Monday, December 11, 2017

The Franken Thing

This is one reason Show Business personalities should not be elected to public office.

You'd think Minnesotans would have learned their lesson with Jesse The Body Ventura.

But no.

Actually, I'm given to understand that Minnesotans weren't consulted about whether or not Mr. Franken should become a sacrifice, it was pretty much entirely a matter of Senate Democratic colleagues demanding and getting his resignation, but the fact that he stood for election and was elected twice despite a rather marked unsuitability for office -- something he even alluded to -- is what's telling.

Minnesotans, though, didn't have much of a choice.

That's a deep seated problem for our faulty and anachronistic electoral system. Franken shouldn't have had to run, but he did because at the time there were few viable options.

But isn't that the case in most elections? Indeed. It is so by design.

Meanwhile Franken's forced resignation over things that a low comedian like him would be expected to do as part of a gag or not was happy-making for some people, definitely not so for many others. The backlash against Gillibrand and the dozens of other Senators (not all of them Democrats) who participated in the mob action against Franken has been pretty intense. What were they thinking?? That they would gain cred among women in general or among a specific demographic (suburban white women) who they long to appeal to? Don't know. I'm not sure they do.

If this were really about ending sexualized aggression against women (and men) by the rich/powerful men who rule us, then Franken would not be a likely target given what he was accused of.

No. What he was accused of was pretty much what almost any low comedian would be expected to do when he's "on." Viz: the Marx Brothers as historic (and very randy) examples. There are many more.

Some women now claim they were offended/assaulted by Franken when he was being a low comedian, and their claims were too much for a significant portion of the Senate to handle and they called for his ouster.

Go back in time and look at the Marx Brothers in action with the many Sweet Young Things and Margaret Dumont in their movies or watch Groucho ogling and even touching girls and women on his television show. Was that sexual harassment or assault? Well, some people would certainly think so.

Times change, and that sort of thing certainly isn't allowed now.. Or it shouldn't be. Particularly among high government officials. Ergo, Franken had to vamoose.

Right?

Well, he said he would step down, so I guess so. Make an example of him. Right?

(As for Conyers, he's old and needed to retire anyway, right?) (Who?) (Another target of the witch hunt, that's all.)

But what I keep going back to is that Franken should never have been in office, should never have felt he had to run. The fact that he really did believe in the necessity of his candidacy and service -- while still being a comedian -- put him and the people of Minnesota in a jam.

Much the same has been the case with other show business personalities who have run for office and won, including Ronald Reagan, Jesse Ventura, Arnold Schwarzenegger, and Donald Trump.

All have some kind of sexual indiscretion in their backgrounds, and none of them were/are particularly suited to office.

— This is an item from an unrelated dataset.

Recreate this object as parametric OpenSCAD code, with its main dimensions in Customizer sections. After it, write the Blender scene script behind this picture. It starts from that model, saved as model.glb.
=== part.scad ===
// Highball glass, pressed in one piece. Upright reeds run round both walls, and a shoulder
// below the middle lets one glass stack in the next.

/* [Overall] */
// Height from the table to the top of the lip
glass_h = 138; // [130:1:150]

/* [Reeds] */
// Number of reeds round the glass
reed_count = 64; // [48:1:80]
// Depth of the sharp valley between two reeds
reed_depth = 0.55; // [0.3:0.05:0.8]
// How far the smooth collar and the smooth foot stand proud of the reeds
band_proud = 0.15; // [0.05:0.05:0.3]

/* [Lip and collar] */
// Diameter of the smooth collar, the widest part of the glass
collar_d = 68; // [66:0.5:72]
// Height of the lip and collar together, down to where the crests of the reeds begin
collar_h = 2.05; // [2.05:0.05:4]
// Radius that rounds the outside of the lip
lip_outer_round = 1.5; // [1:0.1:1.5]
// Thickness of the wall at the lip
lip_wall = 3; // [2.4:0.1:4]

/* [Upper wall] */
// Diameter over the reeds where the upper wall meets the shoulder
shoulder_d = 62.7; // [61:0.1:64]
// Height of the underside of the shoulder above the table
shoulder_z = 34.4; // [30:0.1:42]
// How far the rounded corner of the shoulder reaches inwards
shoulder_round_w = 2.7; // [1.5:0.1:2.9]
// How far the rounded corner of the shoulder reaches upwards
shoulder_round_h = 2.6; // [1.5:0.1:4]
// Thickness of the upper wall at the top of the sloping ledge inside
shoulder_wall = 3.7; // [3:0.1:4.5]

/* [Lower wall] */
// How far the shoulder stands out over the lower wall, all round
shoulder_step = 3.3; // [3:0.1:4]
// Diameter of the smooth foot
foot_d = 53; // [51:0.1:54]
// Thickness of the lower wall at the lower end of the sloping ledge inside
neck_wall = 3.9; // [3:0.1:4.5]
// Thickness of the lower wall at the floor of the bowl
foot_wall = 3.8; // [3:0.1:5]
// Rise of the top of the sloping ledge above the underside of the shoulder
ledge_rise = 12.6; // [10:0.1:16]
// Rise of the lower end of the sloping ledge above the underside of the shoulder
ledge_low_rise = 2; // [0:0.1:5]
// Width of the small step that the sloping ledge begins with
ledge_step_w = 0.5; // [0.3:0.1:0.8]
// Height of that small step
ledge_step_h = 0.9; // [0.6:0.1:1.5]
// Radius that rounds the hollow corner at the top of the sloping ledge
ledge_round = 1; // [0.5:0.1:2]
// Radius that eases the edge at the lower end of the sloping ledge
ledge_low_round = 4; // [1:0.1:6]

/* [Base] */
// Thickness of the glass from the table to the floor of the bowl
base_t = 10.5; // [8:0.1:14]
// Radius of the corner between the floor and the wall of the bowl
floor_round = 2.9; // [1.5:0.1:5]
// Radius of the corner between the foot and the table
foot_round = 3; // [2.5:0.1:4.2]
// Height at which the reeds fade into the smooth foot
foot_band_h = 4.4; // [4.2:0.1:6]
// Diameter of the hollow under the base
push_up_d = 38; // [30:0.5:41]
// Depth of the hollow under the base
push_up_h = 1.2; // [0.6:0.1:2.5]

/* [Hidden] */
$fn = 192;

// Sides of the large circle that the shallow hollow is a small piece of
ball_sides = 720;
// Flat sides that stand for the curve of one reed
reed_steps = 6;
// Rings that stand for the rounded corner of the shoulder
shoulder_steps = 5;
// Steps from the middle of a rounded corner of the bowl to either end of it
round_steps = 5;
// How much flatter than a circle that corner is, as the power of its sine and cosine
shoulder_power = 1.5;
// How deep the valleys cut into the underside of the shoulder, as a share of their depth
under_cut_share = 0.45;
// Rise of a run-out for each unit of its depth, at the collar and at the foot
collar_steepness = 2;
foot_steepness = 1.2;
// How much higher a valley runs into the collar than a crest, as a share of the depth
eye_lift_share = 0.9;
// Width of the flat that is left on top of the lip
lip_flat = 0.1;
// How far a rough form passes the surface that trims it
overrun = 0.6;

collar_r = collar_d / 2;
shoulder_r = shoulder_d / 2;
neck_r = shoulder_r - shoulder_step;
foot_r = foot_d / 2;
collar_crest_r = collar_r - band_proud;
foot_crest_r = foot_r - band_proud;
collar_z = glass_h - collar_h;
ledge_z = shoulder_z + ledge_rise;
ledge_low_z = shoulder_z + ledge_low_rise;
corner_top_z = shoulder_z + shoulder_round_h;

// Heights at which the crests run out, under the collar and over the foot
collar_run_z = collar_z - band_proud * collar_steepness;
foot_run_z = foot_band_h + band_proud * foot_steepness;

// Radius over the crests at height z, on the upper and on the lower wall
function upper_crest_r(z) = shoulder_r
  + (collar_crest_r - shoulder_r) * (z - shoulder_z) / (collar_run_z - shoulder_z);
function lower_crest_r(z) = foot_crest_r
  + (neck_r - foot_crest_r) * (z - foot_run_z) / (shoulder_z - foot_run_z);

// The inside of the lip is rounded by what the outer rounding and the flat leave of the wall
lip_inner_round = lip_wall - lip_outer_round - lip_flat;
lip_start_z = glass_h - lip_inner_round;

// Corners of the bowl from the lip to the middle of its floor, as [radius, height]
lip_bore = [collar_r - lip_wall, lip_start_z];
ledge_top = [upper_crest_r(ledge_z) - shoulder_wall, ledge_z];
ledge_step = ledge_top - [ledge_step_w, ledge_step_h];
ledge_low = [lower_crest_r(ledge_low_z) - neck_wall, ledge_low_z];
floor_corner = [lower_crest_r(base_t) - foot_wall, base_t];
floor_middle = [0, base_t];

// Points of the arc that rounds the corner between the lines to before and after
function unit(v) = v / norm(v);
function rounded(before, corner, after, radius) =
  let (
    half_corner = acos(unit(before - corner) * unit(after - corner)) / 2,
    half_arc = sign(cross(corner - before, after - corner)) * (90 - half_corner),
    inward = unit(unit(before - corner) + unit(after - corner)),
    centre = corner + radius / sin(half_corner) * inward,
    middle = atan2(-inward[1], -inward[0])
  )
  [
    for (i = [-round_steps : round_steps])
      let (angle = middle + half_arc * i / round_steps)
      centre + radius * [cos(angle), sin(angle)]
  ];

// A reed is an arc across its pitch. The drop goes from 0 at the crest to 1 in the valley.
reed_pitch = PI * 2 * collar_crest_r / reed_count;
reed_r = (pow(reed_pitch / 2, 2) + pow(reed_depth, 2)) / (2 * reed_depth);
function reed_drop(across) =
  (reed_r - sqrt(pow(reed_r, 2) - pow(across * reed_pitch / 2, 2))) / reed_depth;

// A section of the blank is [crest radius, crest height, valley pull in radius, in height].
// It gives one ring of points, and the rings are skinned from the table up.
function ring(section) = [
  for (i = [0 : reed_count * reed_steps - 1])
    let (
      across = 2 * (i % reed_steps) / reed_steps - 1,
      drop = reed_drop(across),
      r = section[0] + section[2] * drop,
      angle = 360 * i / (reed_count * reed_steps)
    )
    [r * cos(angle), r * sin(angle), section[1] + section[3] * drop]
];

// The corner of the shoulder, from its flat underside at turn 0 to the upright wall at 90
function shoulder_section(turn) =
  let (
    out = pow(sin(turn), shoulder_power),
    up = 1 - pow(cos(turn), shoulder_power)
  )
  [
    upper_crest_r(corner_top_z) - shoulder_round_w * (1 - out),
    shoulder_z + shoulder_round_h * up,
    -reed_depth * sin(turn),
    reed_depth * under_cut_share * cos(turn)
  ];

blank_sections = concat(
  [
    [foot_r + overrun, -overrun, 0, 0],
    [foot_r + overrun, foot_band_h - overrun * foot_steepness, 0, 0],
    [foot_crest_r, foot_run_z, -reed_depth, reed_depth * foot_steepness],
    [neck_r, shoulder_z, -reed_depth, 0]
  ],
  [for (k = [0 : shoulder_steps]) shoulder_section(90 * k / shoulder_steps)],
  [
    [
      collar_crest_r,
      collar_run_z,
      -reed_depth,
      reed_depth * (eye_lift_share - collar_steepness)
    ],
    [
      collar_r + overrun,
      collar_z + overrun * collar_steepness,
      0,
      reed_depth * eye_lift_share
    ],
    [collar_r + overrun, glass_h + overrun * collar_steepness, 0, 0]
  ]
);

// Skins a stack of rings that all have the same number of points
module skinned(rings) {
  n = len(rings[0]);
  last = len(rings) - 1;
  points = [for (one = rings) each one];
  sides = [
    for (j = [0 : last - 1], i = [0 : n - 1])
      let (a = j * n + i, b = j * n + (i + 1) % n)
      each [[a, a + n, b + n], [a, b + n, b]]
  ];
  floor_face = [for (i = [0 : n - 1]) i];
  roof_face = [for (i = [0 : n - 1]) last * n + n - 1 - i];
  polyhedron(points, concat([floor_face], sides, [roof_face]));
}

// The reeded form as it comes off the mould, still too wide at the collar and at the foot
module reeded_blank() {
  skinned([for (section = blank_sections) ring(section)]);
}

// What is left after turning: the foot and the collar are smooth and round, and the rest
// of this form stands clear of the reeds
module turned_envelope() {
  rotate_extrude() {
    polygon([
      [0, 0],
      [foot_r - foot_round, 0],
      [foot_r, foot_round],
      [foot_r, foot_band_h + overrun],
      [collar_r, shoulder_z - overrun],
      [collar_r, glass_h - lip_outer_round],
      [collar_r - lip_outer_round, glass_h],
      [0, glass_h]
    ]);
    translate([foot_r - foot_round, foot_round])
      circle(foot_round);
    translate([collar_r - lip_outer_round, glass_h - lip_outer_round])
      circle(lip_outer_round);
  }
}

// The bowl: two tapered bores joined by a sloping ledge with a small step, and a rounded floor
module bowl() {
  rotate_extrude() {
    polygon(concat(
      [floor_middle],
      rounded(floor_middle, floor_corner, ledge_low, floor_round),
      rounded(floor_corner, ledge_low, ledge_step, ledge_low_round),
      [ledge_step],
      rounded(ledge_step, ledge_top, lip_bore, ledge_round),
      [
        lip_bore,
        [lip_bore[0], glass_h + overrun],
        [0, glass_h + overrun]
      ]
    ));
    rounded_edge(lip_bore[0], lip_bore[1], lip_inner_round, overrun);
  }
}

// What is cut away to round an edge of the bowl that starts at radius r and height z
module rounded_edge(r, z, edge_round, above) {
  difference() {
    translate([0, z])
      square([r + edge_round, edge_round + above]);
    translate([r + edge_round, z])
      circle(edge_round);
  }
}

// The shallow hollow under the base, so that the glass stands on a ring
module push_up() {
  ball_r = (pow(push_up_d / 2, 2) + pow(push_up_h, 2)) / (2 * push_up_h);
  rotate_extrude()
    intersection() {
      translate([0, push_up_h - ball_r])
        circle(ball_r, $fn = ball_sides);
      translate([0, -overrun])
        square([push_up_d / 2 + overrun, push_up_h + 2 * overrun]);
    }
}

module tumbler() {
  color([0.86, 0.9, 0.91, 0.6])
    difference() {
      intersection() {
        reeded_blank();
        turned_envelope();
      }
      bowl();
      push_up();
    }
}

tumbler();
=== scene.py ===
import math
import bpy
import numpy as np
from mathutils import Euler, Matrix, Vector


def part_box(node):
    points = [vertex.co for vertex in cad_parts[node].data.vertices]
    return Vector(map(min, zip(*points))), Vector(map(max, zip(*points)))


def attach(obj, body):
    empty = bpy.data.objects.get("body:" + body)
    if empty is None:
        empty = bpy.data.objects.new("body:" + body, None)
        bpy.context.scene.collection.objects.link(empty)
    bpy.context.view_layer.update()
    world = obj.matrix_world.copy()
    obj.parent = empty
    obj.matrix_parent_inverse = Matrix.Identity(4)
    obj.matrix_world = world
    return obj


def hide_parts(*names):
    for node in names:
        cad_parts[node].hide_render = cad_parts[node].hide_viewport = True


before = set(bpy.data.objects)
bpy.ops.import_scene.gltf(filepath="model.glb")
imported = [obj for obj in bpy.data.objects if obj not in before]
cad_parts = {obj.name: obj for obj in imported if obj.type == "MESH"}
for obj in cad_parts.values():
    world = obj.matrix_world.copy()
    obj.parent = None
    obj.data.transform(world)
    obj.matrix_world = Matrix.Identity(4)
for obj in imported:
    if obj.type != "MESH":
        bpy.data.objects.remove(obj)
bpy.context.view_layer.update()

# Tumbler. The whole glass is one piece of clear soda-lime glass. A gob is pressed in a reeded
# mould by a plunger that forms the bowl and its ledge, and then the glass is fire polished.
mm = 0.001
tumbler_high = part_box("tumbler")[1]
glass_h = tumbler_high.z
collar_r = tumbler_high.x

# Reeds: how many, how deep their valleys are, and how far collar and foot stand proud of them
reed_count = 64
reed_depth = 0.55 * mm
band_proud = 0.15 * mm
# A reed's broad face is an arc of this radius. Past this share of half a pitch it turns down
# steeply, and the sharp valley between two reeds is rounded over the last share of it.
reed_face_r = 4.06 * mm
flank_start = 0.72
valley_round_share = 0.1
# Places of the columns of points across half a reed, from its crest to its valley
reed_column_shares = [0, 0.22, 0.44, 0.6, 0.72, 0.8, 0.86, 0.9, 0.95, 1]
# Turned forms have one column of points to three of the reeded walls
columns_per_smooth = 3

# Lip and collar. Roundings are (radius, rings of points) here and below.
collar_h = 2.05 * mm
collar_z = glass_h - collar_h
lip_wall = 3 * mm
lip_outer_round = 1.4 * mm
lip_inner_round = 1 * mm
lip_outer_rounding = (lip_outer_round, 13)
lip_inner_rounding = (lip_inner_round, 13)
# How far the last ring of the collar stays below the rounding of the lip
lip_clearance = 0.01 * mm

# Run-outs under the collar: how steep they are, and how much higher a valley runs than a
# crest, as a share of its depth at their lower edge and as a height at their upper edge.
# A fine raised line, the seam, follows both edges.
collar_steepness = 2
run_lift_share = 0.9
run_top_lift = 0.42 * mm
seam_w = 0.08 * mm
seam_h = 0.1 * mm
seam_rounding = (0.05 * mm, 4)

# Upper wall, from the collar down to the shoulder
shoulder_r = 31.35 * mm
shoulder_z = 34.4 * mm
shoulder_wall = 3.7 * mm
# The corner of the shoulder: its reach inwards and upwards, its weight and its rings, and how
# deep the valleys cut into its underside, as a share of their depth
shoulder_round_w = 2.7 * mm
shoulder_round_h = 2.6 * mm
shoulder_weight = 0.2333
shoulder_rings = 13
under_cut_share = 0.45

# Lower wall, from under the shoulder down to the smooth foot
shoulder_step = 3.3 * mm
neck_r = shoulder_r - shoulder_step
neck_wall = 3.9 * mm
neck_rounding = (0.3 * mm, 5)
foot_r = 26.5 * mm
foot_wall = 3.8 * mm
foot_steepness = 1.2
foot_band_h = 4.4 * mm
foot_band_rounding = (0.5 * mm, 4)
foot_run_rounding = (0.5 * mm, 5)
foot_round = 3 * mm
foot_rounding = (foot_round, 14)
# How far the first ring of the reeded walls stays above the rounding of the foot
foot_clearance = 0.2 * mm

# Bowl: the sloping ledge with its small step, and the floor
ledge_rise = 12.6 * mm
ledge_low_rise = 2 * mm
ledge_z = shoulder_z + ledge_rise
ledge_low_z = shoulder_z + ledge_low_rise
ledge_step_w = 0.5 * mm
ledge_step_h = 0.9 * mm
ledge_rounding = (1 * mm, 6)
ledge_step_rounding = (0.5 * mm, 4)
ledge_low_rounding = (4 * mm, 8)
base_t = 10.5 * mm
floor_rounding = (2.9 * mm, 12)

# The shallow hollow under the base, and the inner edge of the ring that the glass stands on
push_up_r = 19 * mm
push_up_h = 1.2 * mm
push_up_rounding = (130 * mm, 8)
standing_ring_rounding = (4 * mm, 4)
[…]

I've noticed that show business executives ("suits") rarely if ever stand for office, but performers rather often (too often in my view) do. I think about that and the absurdity of it and I ask myself what kind of reflection that is on the electoral system itself.

Oddly enough, actors and performers in the Show Business are not autonomous individuals who are free to do as they wilt on stage or screen or in the ring. They are more like product shaped and socialized by many others behind the scenes including those suits who most of us never see.

Oddly enough, the show business environment is highly (some might say "hyper") sexualized. The notion that show business personalities are somehow (or should be) monk-like in probity is silly. On the other hand, I've been informed that elected government officials are even less monkish.

Ultimately the issue is consent. The women complaining about Franken's behavior claim that they didn't give their consent for what he is accused of doing, including holding one by the waist during a photo op. Indeed, it's credible. It's likely he didn't even think to get permission before acting in a touchy-feely or even boorish way toward these --and no doubt other -- women during his long career as a comedian. Permission was implied.

To say now that they didn't give or imply their consent is jejune to say the least and they are now Outraged!®. On the other hand, Franken was clearly targeted for other reasons than his alleged misbehavior, and once targeted, he had no means to escape punishment. 

If this is about ultimately getting to Trump and forcing him out of office, I don't think it will work. It's already backfiring. Trump's sexual improprieties have "already been litigated," and it's not likely that any accusation of sexual impropriety against him will cause his removal in the future. Maybe some women will think twice about reelecting him, but what -- if anything -- will get him out of office in the meantime remains to be seen.

If on the other hand the objective is to ensure that going forward there will be no physical or sexual contact between individuals without express permission and consent and none at all between adults and minors with or without consent, then it's possible we'll enter into that New Society more or less soon. We've been painfully inching toward it for a long time.

If the objective is to precipitate general equality between men and women, then nah. This isn't the way.

But maybe in the short term show business personalities will think twice or three times before standing for office, and that might be a good thing.